Release: In The Shadow Of The Inverted Cross
Label: Metal Blade
It’s now 2015, 23 years since famed Swedish doomers Sorcerer released the second of their two demos, their only output aside from some compilations until now. Their demo material has already made them among the most widely acclaimed names in epic doom metal, and I was at once excited and a bit concerned to find that they were recording new material. I was glad there would be more Sorcerer, but far too many comeback albums are only shadows of former glory. Ultimately my mixed feelings leading up to this album’s release were mostly met with pleasant surprise; In the Shadow of the Inverted Cross is a fine album, but at times it does not capture the epic, mystical formula that made classic Sorcerer classic.

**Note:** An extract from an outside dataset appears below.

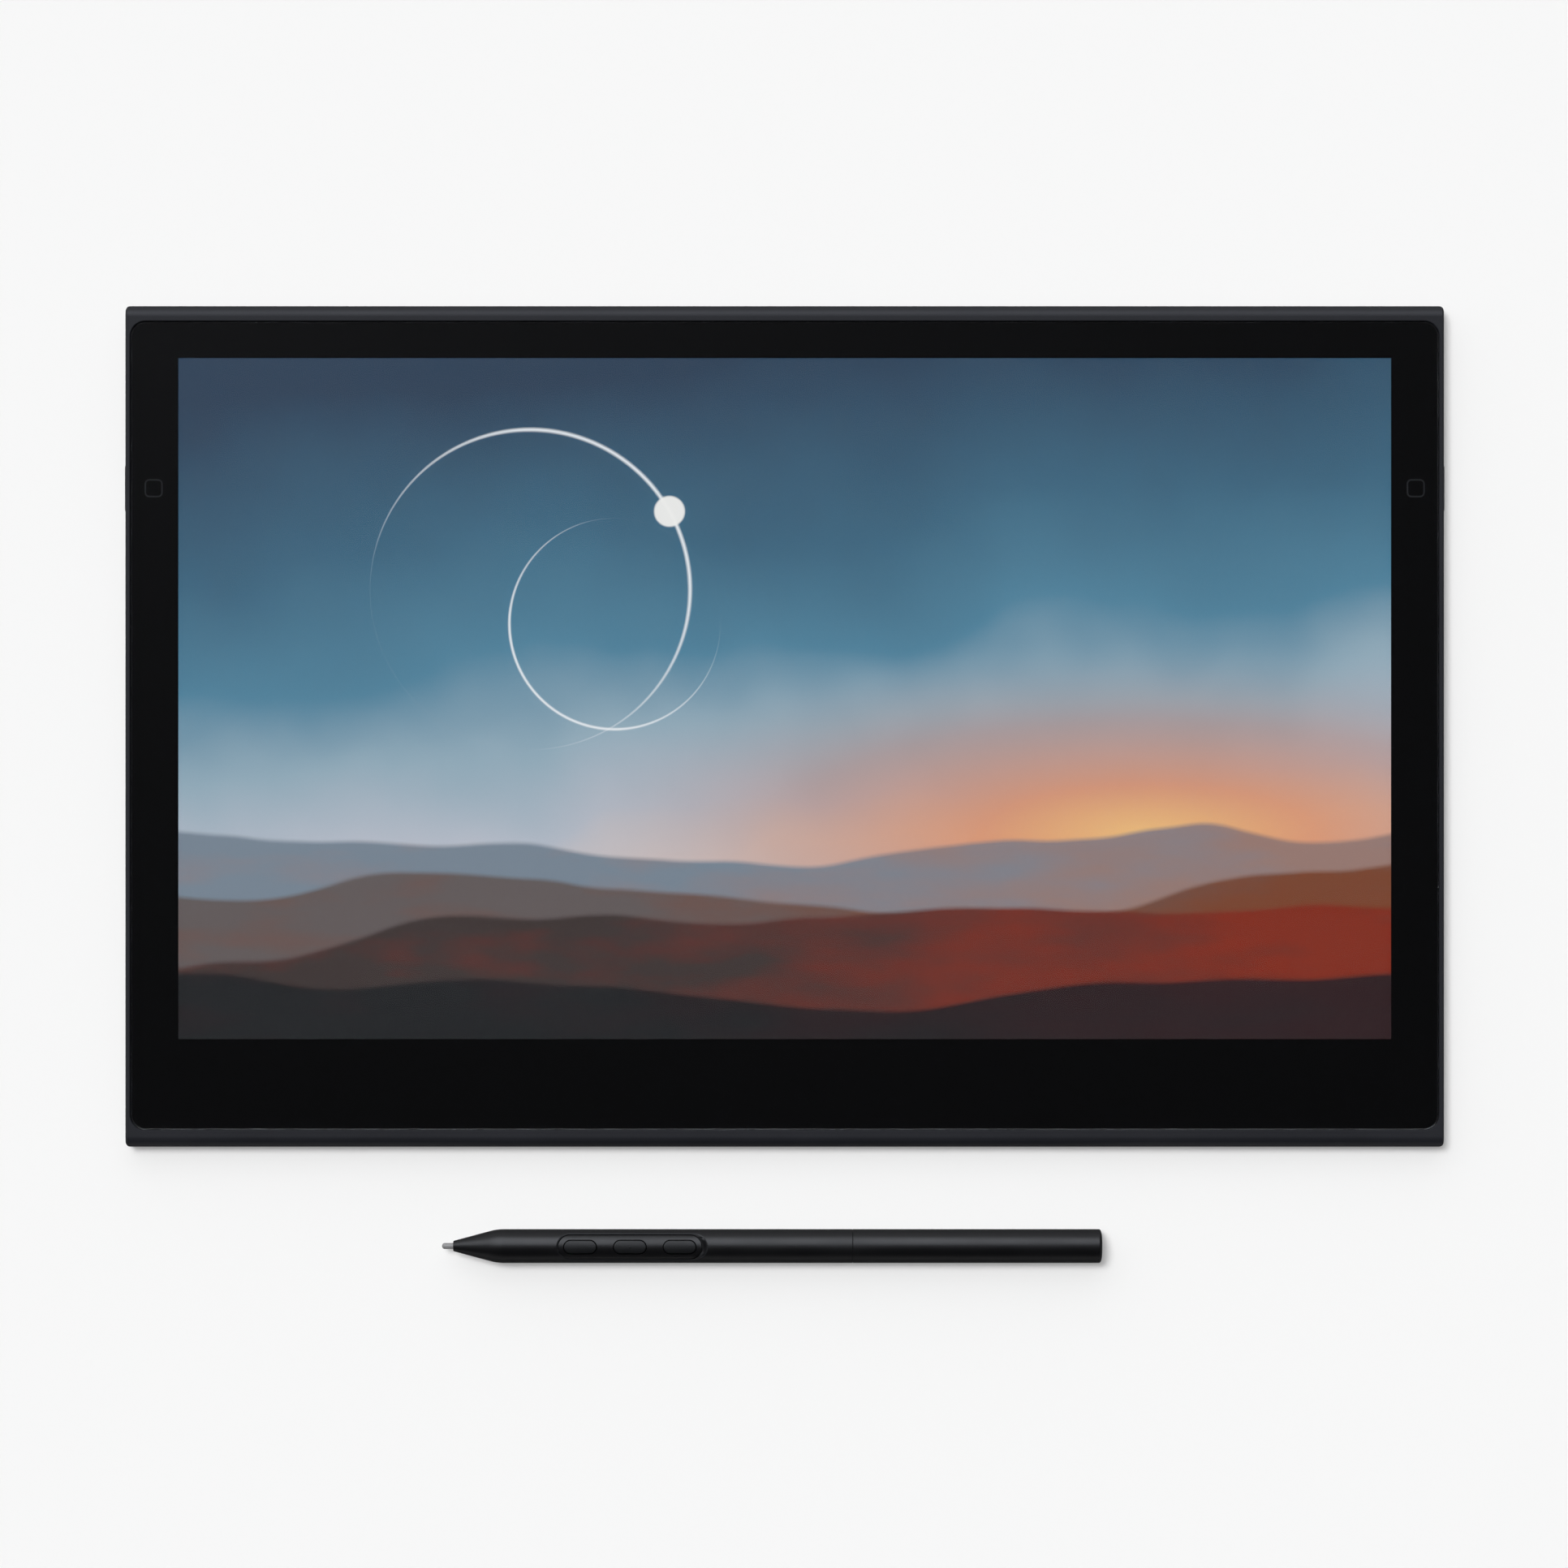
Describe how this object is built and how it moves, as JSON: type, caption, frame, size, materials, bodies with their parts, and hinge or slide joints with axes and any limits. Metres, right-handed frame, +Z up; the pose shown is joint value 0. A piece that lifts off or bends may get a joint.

In the Shadow of the Inverted Cross has some big shoes to fill following demos with such a legacy. Returning from the lineup that recorded the venerated self-titled demo are vocalist Anders Engberg and bassist Johnny Hagel, now accompanied by drummer Robert Iversen and guitarists Kristian Niemann and Peter Hallgreen. Losing more than half of the band might have been a bad sign, but the whole lineup offers a solid performance. The most immediately striking performance is Engberg’s vocal work. He has plenty of range and power and uses it to his fullest, bringing to mind Rob Lowe and other soaring doom vocalists; his voice was effective on the demos and it is here.
Generally the pacing of the album relates inversely with its quality. There are two faster songs, “Exorcise the Demon” and “The Gates of Hell,” punctuating a work that otherwise remains mid-paced or slower. The former is an awkward transition from the steady march of “Lake of the Lost Souls” and it throws off the pacing somewhat. The latter feels more like glossy power metal than anything else when it reaches the chorus. “The Dark Tower of the Sorcerer” is the obvious single here, taking on a mid-paced march and functioning as somewhat of an anthem for the band, unfortunately to the detriment of the atmosphere an opener should set.
Perhaps I’m being hypocritical, since I love “Northern Seas” from their demo compilations, but the album is best where it slows down and embraces its doom roots. “Lake of the Lost Souls” is the best track on here, eight and a half minutes of glacially paced riffs that sound like Scald would have with clean production, and the sprawling epic stands with the best of Sorcerer’s material of any era. “Prayers for a King” strikes a similar chord, and the band does a fine job of conjuring images of Vikings, just like in the demo days. In the interest of avoiding monotony I can understand varying the pacing, but Sorcerer are a doom metal band and might as well have embraced that identity wholeheartedly.
Where Sorcerer remembers that they’re a doom metal band, they shine, but unfortunately the high bar they set in the best parts of the album is not reached throughout. If you’re a big fan of epic doom this is an album worth picking up, but other than isolated tracks it won’t be the album to get you into the style.